Di esse menzioniamo ie più profondamente coinvolgenti : l’Albero Genealogico decodificato, la meditazione, le visualizzazioni, il disegno dei mandala, le Costellazioni Familiari, le ordalie,  le ordalie, gli atti psicomagici…

Questa trasformazione esige che ci poniamo in una posizione di ricettività e di rispetto per come la Vita è arrivata a noi.  Esige, anche, che molliamo la missione impossibile legata alla convinzione inconscia :

  • in cui siamo stati imprigionati da segreti vari e missioni riparatrici trasgenerazionali indebite, che noi siamo quell’antenato ( anche se il nostro legame speciale con lui/lei è visibile attraverso il nome che ci è stato dato, le date e le sincronie, le sindromi di anniversario, le nevrosi di classe e tanto altro che possiamo cogliere col lavoro sull’Albero) : insomma occorre sanare identificazioni fuori luogo, non autentiche e perdenti, lasciare divieti e codici di famiglia che ci limitano e oscurano il nostro personale progetto di sviluppo attraverso la “mitologia” e il “romanzo” familiare.
  • che noi siamo i Genitori dei nostri Genitori e siamo responsabili della loro realizzazione o della loro felicità
  • che il destino infelice di un parente o di un partner spetta a noi “portarlo”
  • che occorre guardare soprattutto ai morti anziché volgere lo sguardo all’energia che porta avanti la Vita
  • che se rimaniamo esclusi ed infelici, “apparteniamo“, ovvero ci sentiamo a casa.!!!
Infine, occorre che  ci diamo i permessi di prendere la nostra vita nelle nostre mani, trasmutando il senso limitato con cui abbiamo combattuto le malattie e le difficoltà che hanno attraversato e attraversano la nostra vita.
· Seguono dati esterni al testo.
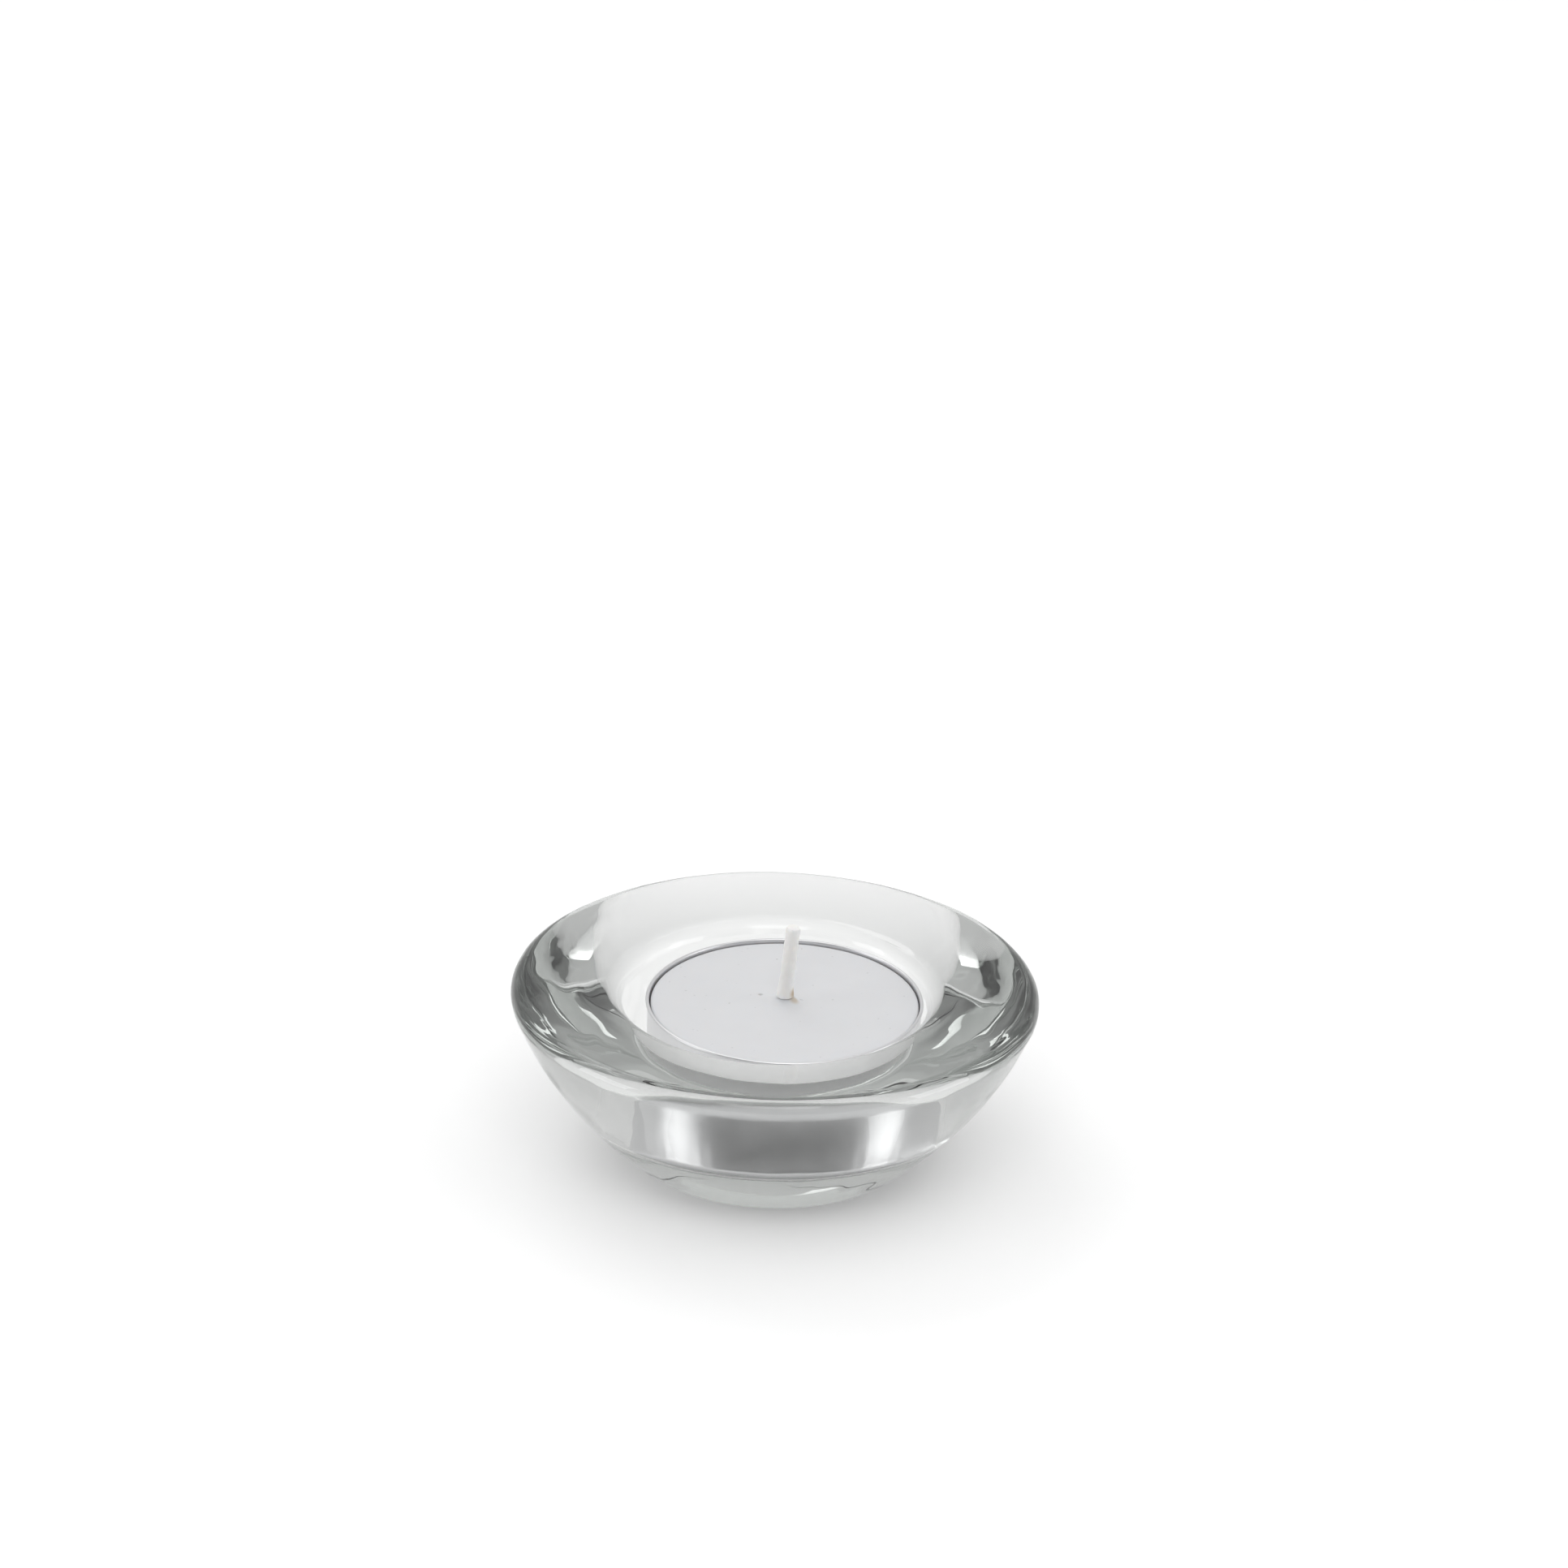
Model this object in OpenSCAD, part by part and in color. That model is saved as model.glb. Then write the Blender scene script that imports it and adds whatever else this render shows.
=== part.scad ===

 E’ quello che Bert chiama l’ “amore cieco“ di un Bambino verso i suoi Genitori. Siamo tutti irretiti, dice Bert Hellinger. E non è difficile comprendere perché : la Vita è arrivata a noi attraverso i Genitori, così come essi l’hanno ricevuta. Riconoscere ciò che è è innanzitutto questo. Questo dei rapporti Genitori/Figli è l’ambito più pericoloso in cui le correlazioni possono avere effetti anche gravi. E’ esperienza clinica frequente che

il conflitto psicologico di uno o entrambi i Genitori diventa biologico nel Figlio

Per operare la trasformazione terapeutica di cui stiamo parlando, oltre a mollare un legame patologico e a depositare le valigie transgenerazionali che costituiscono le nostre radici, ma di cui il nostro personale progetto evolutivo non ha bisogno per poter fiorire, anzi, attraverso di noi passa anche ai nostri Figli e discendenti, presenti e futuri. Occorre che impariamo anche a collocarci in una dimensione più ampia in cui l’appartenenza al nostro Albero Genealogico non oscuri l’appartenenza a campi più vasti e che sono fuori dal nostro controllo : è paradossale, ma smettere di lottare quando siamo in grande difficoltà o ci ammaliamo ci dà l’energia per vedere cosa la malattia ci insegna e smettere di controllare ci dà l’opportunità di accettare l’idea di un piano in cui le nostre volontà e i nostri desideri sono limitati e limitanti.

Mi piace chiudere questa parte ricordando ciò che Jung diceva a proposito della malattia :

Noi non siamo qui per guarire dalle nostre malattie.